### Task details:
Repeat the listing below in full, exactly as it stands.

________

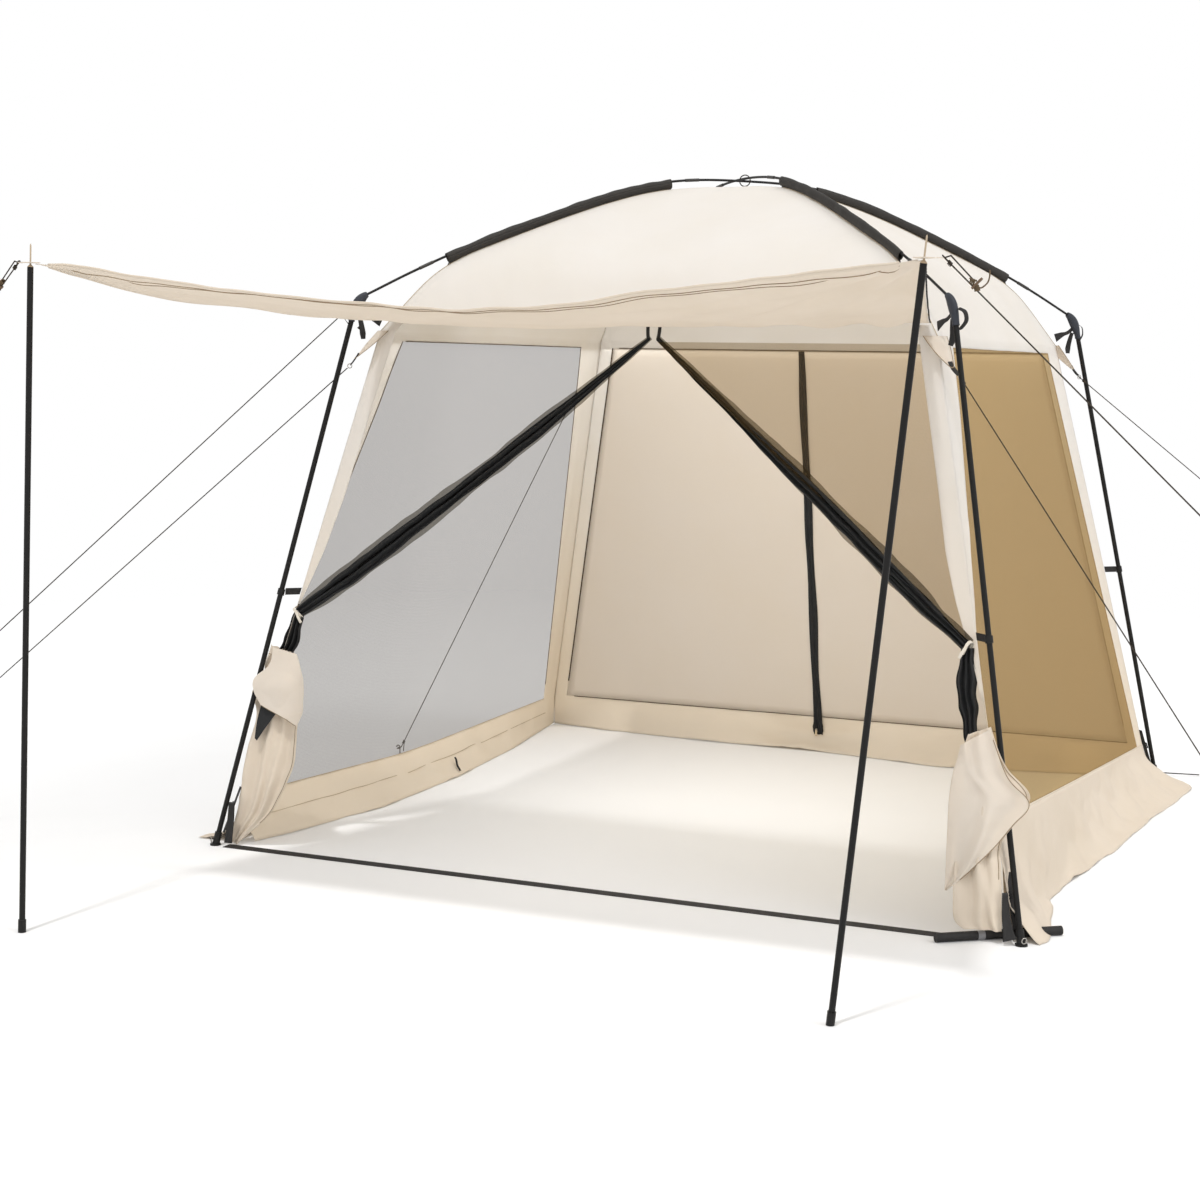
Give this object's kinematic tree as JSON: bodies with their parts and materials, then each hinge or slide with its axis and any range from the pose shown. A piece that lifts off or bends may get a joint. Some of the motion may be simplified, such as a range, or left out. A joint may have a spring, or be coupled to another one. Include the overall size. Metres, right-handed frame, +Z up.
{
  "type": "screen house shelter",
  "caption": "Square domed screen shelter on splayed legs, with mesh walls, tied-back front net and a front awning raised on guyed poles.",
  "frame": {"origin": "middle of the doorway threshold, on the ground between the two front feet", "axes": "+Z up, -Y out of the doorway towards the awning, +X to the right seen from the front"},
  "size_m": [7.1696, 5.2241, 2.7422],
  "materials": {
    "cream_canvas": "woven",
    "awning_canvas": "woven",
    "window_mesh": "fine net",
    "door_net": "gathered fine net",
    "black_webbing": "woven",
    "sleeve_cloth": "woven",
    "black_steel": "satin black",
    "pole_rod": "gloss",
    "ferrule_metal": "satin",
    "elbow_plastic": "moulded",
    "black_plastic": "moulded",
    "ring_metal": "brushed",
    "stake_metal": "galvanised",
    "line_cord": "woven",
    "runner_plastic": "moulded",
    "zip_metal": "brushed",
    "zip_tape": "woven",
    "pull_tab": "moulded",
    "band_grey": "satin"
  },
  "bodies": {
    "shelter": {"leg_sections_lower": "black_steel", "leg_sections_upper": "black_steel", "leg_sections_top": "black_steel", "foot_caps": "black_plastic", "foot_rings": "ring_metal", "elbow_connectors": "elbow_plastic", "elbow_straps": "black_webbing", "roof_pole_lower": "pole_rod", "roof_pole_upper": "pole_rod", "roof_pole_ferrules": "ferrule_metal", "peak_tie_ring": "line_cord", "roof_gore_front": "cream_canvas", "roof_gore_right": "cream_canvas", "roof_gore_rear": "cream_canvas", "roof_gore_left": "cream_canvas", "pole_sleeves": "sleeve_cloth", "roof_corner_flaps": "cream_canvas", "roof_corner_rings": "ring_metal", "corner_columns_front": "cream_canvas", "corner_columns_rear": "cream_canvas", "eave_bands": "cream_canvas", "wall_hems": "cream_canvas", "window_mesh_left": "window_mesh", "window_mesh_right": "window_mesh", "rear_sun_panel": "cream_canvas", "ground_skirts": "cream_canvas", "threshold_webbing": "black_webbing", "rear_zip_strip": "zip_tape", "door_mesh_left": "door_net", "door_mesh_right": "door_net", "door_tie_backs": "cream_canvas", "door_hem_left": "cream_canvas", "door_hem_right": "cream_canvas", "door_top_ribbons": "cream_canvas", "leg_clips": "black_plastic", "leg_clip_straps": "black_webbing", "foot_webbing": "black_webbing", "foot_buckles": "black_plastic", "ground_bar": "black_webbing", "ground_bar_band": "band_grey", "guy_lines": "line_cord", "rear_foot_ground_strap": "black_webbing", "stakes": "stake_metal"},
    "awning": {"awning_panel": "awning_canvas", "awning_front_hem": "awning_canvas", "awning_zip_edges": "black_webbing", "awning_corner_patches": "awning_canvas", "awning_grommets": "ring_metal"},
    "awning_pole_left": {"awning_pole_left": "black_steel", "awning_pole_spike_left": "black_steel", "awning_pole_foot_left": "black_plastic"},
    "awning_guy_left": {"awning_guy_line_left": "line_cord"},
    "line_runner_left": {"line_runner_left": "runner_plastic"},
    "awning_pole_right": {"awning_pole_right": "black_steel", "awning_pole_spike_right": "black_steel", "awning_pole_foot_right": "black_plastic"},
    "awning_guy_right": {"awning_guy_line_right": "line_cord"},
    "line_runner_right": {"line_runner_right": "runner_plastic"},
    "zip_slider": {"zip_slider": "zip_metal"},
    "zip_pull": {"zip_pull": "pull_tab"}
  },
  "joints": [
    {"name": "awning_fold", "type": "hinge", "parent": "shelter", "child": "awning", "pos_m": [0, 0.4635, 1.955], "axis": [1, 0, 0], "range_deg": [0, 62]},
    {"name": "awning_pole_left_fall", "type": "hinge", "parent": "shelter", "child": "awning_pole_left", "pos_m": [-1.386, -1.267, 0], "axis": [1, 0, 0], "range_deg": [0, 70.15]},
    {"name": "awning_guy_left_drop", "type": "hinge", "parent": "awning", "child": "awning_guy_left", "pos_m": [-1.45061, -1.13817, 2.083], "axis": [-0.7996, 0.5998, 0.0295], "range_deg": [0, 69.24]},
    {"name": "line_runner_left_slide", "type": "slide", "parent": "awning_guy_left", "child": "line_runner_left", "axis": [-0.7132, 0.0868, -0.6955], "range_m": [0, 0.12]},
    {"name": "awning_pole_right_fall", "type": "hinge", "parent": "shelter", "child": "awning_pole_right", "pos_m": [1.178, -1.035, 0], "axis": [1, 0, 0], "range_deg": [0, 70.15]},
    {"name": "awning_guy_right_drop", "type": "hinge", "parent": "awning", "child": "awning_guy_right", "pos_m": [1.45061, -1.13817, 2.083], "axis": [-0.7996, -0.5998, -0.0295], "range_deg": [0, 69.24]},
    {"name": "line_runner_right_slide", "type": "slide", "parent": "awning_guy_right", "child": "line_runner_right", "axis": [0.7132, 0.0868, -0.6955], "range_m": [0, 0.12]},
    {"name": "zip_slider_travel", "type": "slide", "parent": "shelter", "child": "zip_slider", "axis": [0, -0.2139, 0.9768], "range_m": [0, 1.74]},
    {"name": "zip_pull_swing", "type": "hinge", "parent": "zip_slider", "child": "zip_pull", "pos_m": [-0.075, 2.93964, 0.08189], "axis": [-1, 0, 0], "range_deg": [0, 150]}
  ],
  "couplings": [
    {"joint": "awning_pole_left_fall", "follows": "awning_fold", "ratio": 1.1282},
    {"joint": "awning_guy_left_drop", "follows": "awning_fold", "ratio": 1.1136},
    {"joint": "awning_pole_right_fall", "follows": "awning_fold", "ratio": 1.1282},
    {"joint": "awning_guy_right_drop", "follows": "awning_fold", "ratio": 1.1136}
  ]
}
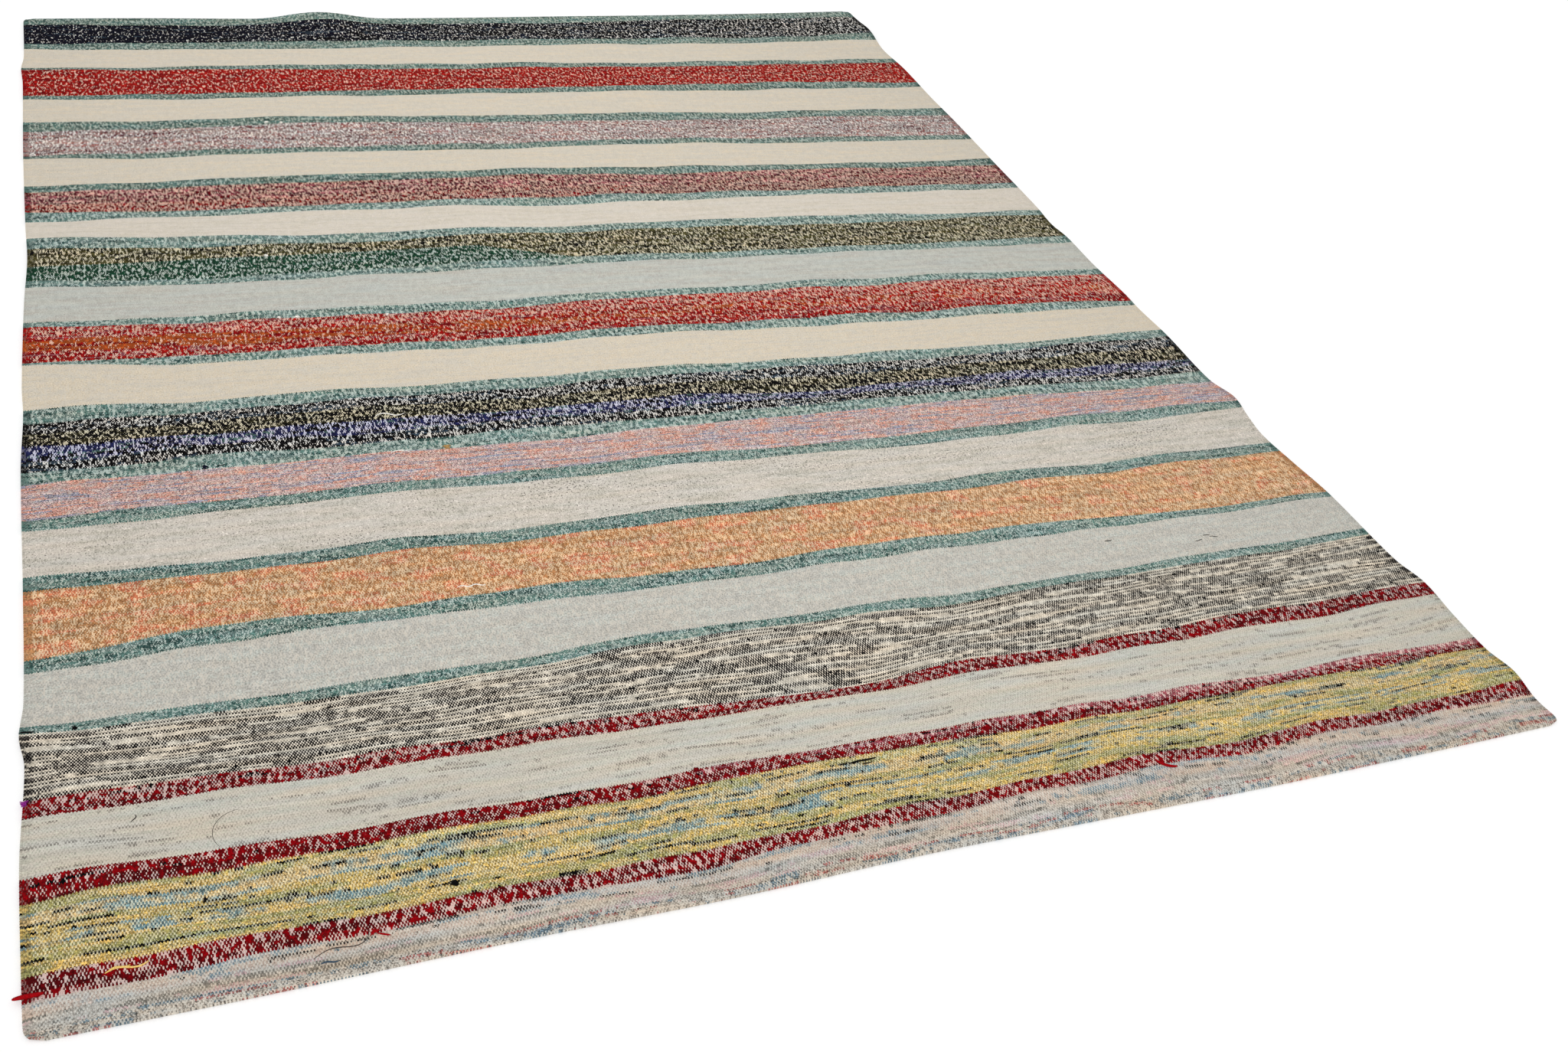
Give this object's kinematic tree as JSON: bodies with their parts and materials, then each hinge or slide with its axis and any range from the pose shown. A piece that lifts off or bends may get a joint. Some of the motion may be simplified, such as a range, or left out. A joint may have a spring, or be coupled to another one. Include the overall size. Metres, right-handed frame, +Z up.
{
  "type": "rag rug",
  "caption": "Flat-woven rag rug, a thin oblong floor cloth with uneven cross bands, wandering selvedges, rounded corners and a low ripple at its far end.",
  "frame": {"origin": "on the floor, under the middle of the rug's outline box", "axes": "+X across the rug along the weft, +Y along the warp from the near end to the rippled far end, +Z up out of the floor"},
  "size_m": [2.029, 2.7754, 0.019],
  "materials": {
    "weave": "matt hand-woven rag and wool weft over a pale warp, in cross bands"
  },
  "bodies": {
    "root": {"rug": "weave"}
  },
  "joints": []
}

________

### Solution to this exercise:
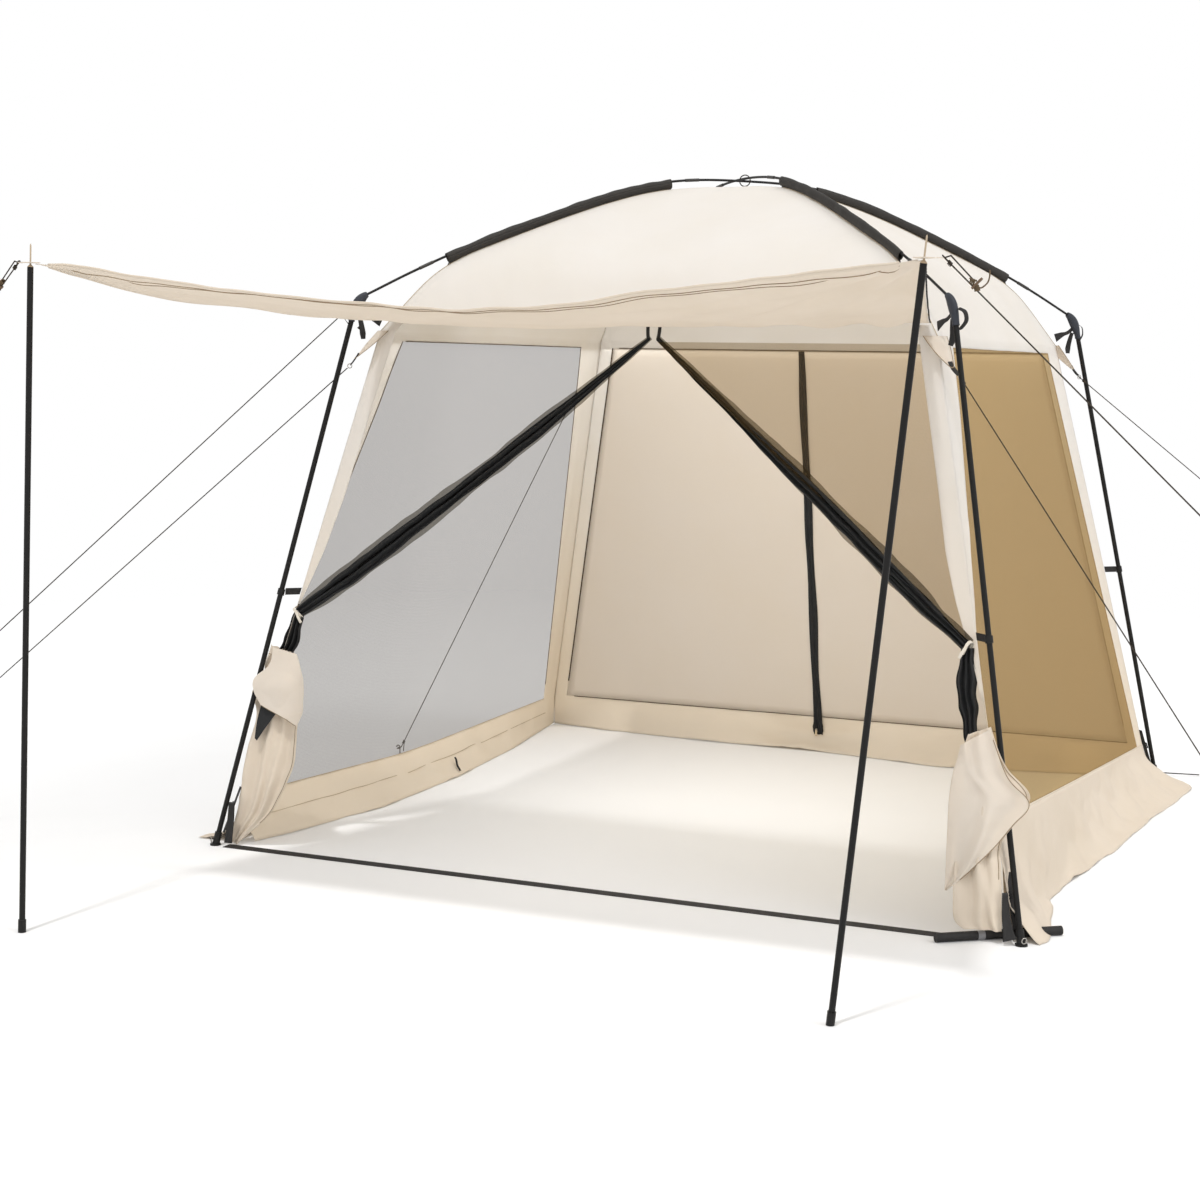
Give this object's kinematic tree as JSON: bodies with their parts and materials, then each hinge or slide with its axis and any range from the pose shown. A piece that lifts off or bends may get a joint. Some of the motion may be simplified, such as a range, or left out. A joint may have a spring, or be coupled to another one. Include the overall size. Metres, right-handed frame, +Z up.
{
  "type": "screen house shelter",
  "caption": "Square domed screen shelter on splayed legs, with mesh walls, tied-back front net and a front awning raised on guyed poles.",
  "frame": {"origin": "middle of the doorway threshold, on the ground between the two front feet", "axes": "+Z up, -Y out of the doorway towards the awning, +X to the right seen from the front"},
  "size_m": [7.1696, 5.2241, 2.7422],
  "materials": {
    "cream_canvas": "woven",
    "awning_canvas": "woven",
    "window_mesh": "fine net",
    "door_net": "gathered fine net",
    "black_webbing": "woven",
    "sleeve_cloth": "woven",
    "black_steel": "satin black",
    "pole_rod": "gloss",
    "ferrule_metal": "satin",
    "elbow_plastic": "moulded",
    "black_plastic": "moulded",
    "ring_metal": "brushed",
    "stake_metal": "galvanised",
    "line_cord": "woven",
    "runner_plastic": "moulded",
    "zip_metal": "brushed",
    "zip_tape": "woven",
    "pull_tab": "moulded",
    "band_grey": "satin"
  },
  "bodies": {
    "shelter": {"leg_sections_lower": "black_steel", "leg_sections_upper": "black_steel", "leg_sections_top": "black_steel", "foot_caps": "black_plastic", "foot_rings": "ring_metal", "elbow_connectors": "elbow_plastic", "elbow_straps": "black_webbing", "roof_pole_lower": "pole_rod", "roof_pole_upper": "pole_rod", "roof_pole_ferrules": "ferrule_metal", "peak_tie_ring": "line_cord", "roof_gore_front": "cream_canvas", "roof_gore_right": "cream_canvas", "roof_gore_rear": "cream_canvas", "roof_gore_left": "cream_canvas", "pole_sleeves": "sleeve_cloth", "roof_corner_flaps": "cream_canvas", "roof_corner_rings": "ring_metal", "corner_columns_front": "cream_canvas", "corner_columns_rear": "cream_canvas", "eave_bands": "cream_canvas", "wall_hems": "cream_canvas", "window_mesh_left": "window_mesh", "window_mesh_right": "window_mesh", "rear_sun_panel": "cream_canvas", "ground_skirts": "cream_canvas", "threshold_webbing": "black_webbing", "rear_zip_strip": "zip_tape", "door_mesh_left": "door_net", "door_mesh_right": "door_net", "door_tie_backs": "cream_canvas", "door_hem_left": "cream_canvas", "door_hem_right": "cream_canvas", "door_top_ribbons": "cream_canvas", "leg_clips": "black_plastic", "leg_clip_straps": "black_webbing", "foot_webbing": "black_webbing", "foot_buckles": "black_plastic", "ground_bar": "black_webbing", "ground_bar_band": "band_grey", "guy_lines": "line_cord", "rear_foot_ground_strap": "black_webbing", "stakes": "stake_metal"},
    "awning": {"awning_panel": "awning_canvas", "awning_front_hem": "awning_canvas", "awning_zip_edges": "black_webbing", "awning_corner_patches": "awning_canvas", "awning_grommets": "ring_metal"},
    "awning_pole_left": {"awning_pole_left": "black_steel", "awning_pole_spike_left": "black_steel", "awning_pole_foot_left": "black_plastic"},
    "awning_guy_left": {"awning_guy_line_left": "line_cord"},
    "line_runner_left": {"line_runner_left": "runner_plastic"},
    "awning_pole_right": {"awning_pole_right": "black_steel", "awning_pole_spike_right": "black_steel", "awning_pole_foot_right": "black_plastic"},
    "awning_guy_right": {"awning_guy_line_right": "line_cord"},
    "line_runner_right": {"line_runner_right": "runner_plastic"},
    "zip_slider": {"zip_slider": "zip_metal"},
    "zip_pull": {"zip_pull": "pull_tab"}
  },
  "joints": [
    {"name": "awning_fold", "type": "hinge", "parent": "shelter", "child": "awning", "pos_m": [0, 0.4635, 1.955], "axis": [1, 0, 0], "range_deg": [0, 62]},
    {"name": "awning_pole_left_fall", "type": "hinge", "parent": "shelter", "child": "awning_pole_left", "pos_m": [-1.386, -1.267, 0], "axis": [1, 0, 0], "range_deg": [0, 70.15]},
    {"name": "awning_guy_left_drop", "type": "hinge", "parent": "awning", "child": "awning_guy_left", "pos_m": [-1.45061, -1.13817, 2.083], "axis": [-0.7996, 0.5998, 0.0295], "range_deg": [0, 69.24]},
    {"name": "line_runner_left_slide", "type": "slide", "parent": "awning_guy_left", "child": "line_runner_left", "axis": [-0.7132, 0.0868, -0.6955], "range_m": [0, 0.12]},
    {"name": "awning_pole_right_fall", "type": "hinge", "parent": "shelter", "child": "awning_pole_right", "pos_m": [1.178, -1.035, 0], "axis": [1, 0, 0], "range_deg": [0, 70.15]},
    {"name": "awning_guy_right_drop", "type": "hinge", "parent": "awning", "child": "awning_guy_right", "pos_m": [1.45061, -1.13817, 2.083], "axis": [-0.7996, -0.5998, -0.0295], "range_deg": [0, 69.24]},
    {"name": "line_runner_right_slide", "type": "slide", "parent": "awning_guy_right", "child": "line_runner_right", "axis": [0.7132, 0.0868, -0.6955], "range_m": [0, 0.12]},
    {"name": "zip_slider_travel", "type": "slide", "parent": "shelter", "child": "zip_slider", "axis": [0, -0.2139, 0.9768], "range_m": [0, 1.74]},
    {"name": "zip_pull_swing", "type": "hinge", "parent": "zip_slider", "child": "zip_pull", "pos_m": [-0.075, 2.93964, 0.08189], "axis": [-1, 0, 0], "range_deg": [0, 150]}
  ],
  "couplings": [
    {"joint": "awning_pole_left_fall", "follows": "awning_fold", "ratio": 1.1282},
    {"joint": "awning_guy_left_drop", "follows": "awning_fold", "ratio": 1.1136},
    {"joint": "awning_pole_right_fall", "follows": "awning_fold", "ratio": 1.1282},
    {"joint": "awning_guy_right_drop", "follows": "awning_fold", "ratio": 1.1136}
  ]
}
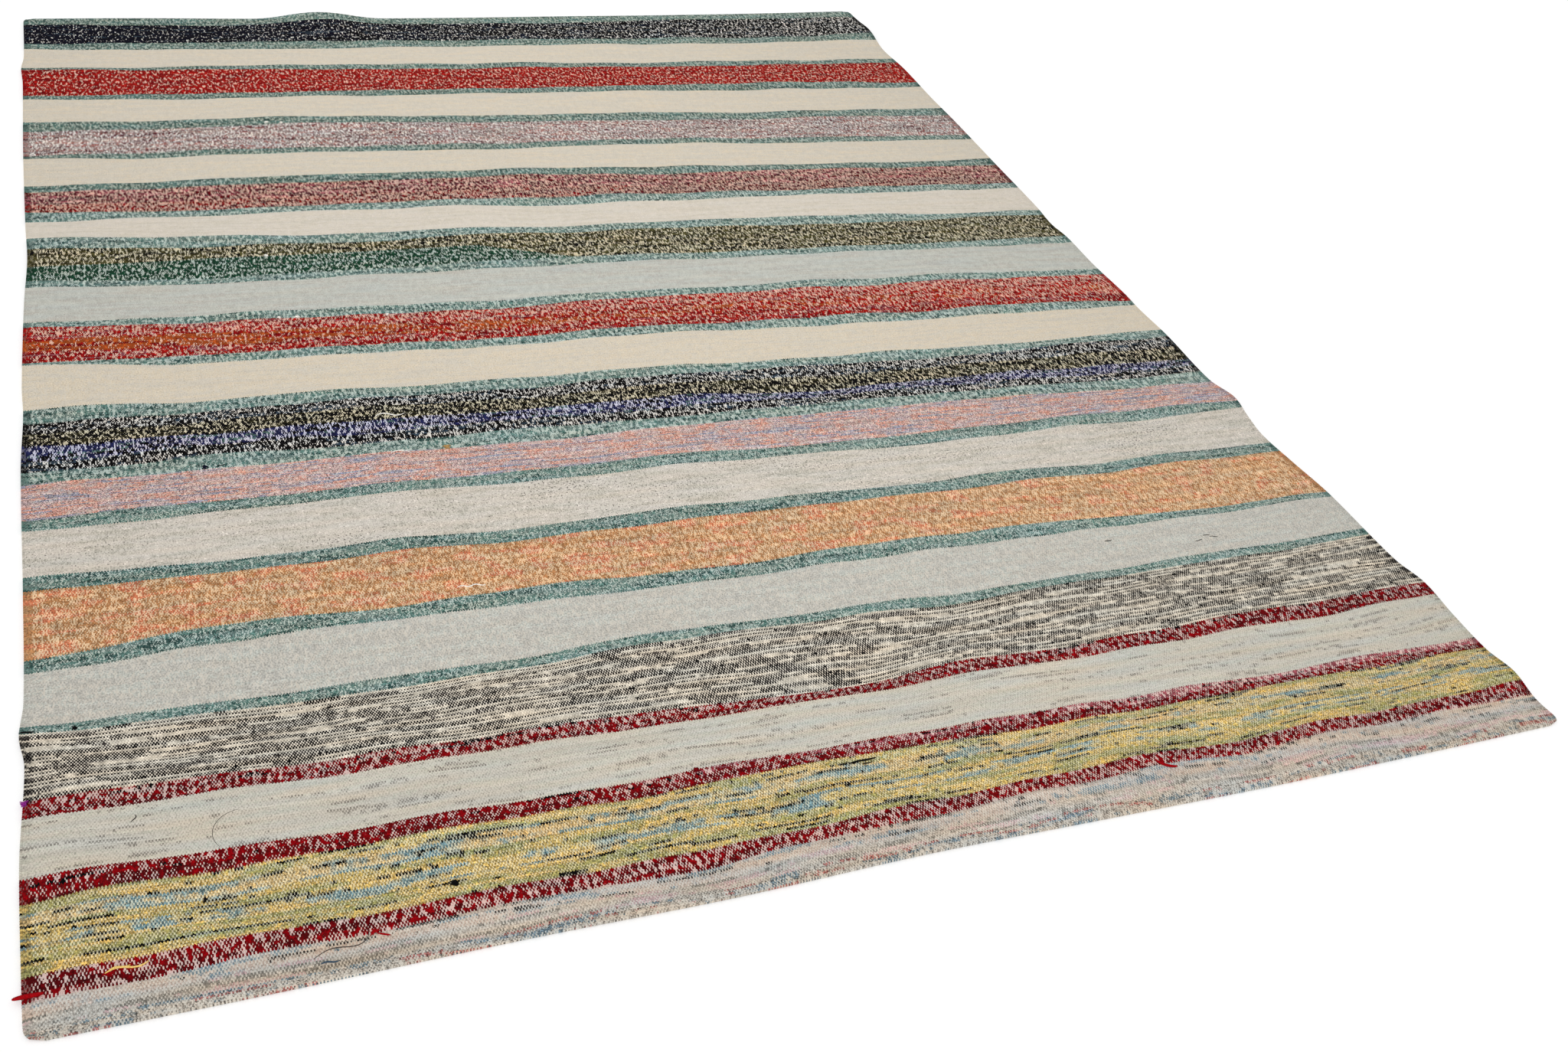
Give this object's kinematic tree as JSON: bodies with their parts and materials, then each hinge or slide with its axis and any range from the pose shown. A piece that lifts off or bends may get a joint. Some of the motion may be simplified, such as a range, or left out. A joint may have a spring, or be coupled to another one. Include the overall size. Metres, right-handed frame, +Z up.
{
  "type": "rag rug",
  "caption": "Flat-woven rag rug, a thin oblong floor cloth with uneven cross bands, wandering selvedges, rounded corners and a low ripple at its far end.",
  "frame": {"origin": "on the floor, under the middle of the rug's outline box", "axes": "+X across the rug along the weft, +Y along the warp from the near end to the rippled far end, +Z up out of the floor"},
  "size_m": [2.029, 2.7754, 0.019],
  "materials": {
    "weave": "matt hand-woven rag and wool weft over a pale warp, in cross bands"
  },
  "bodies": {
    "root": {"rug": "weave"}
  },
  "joints": []
}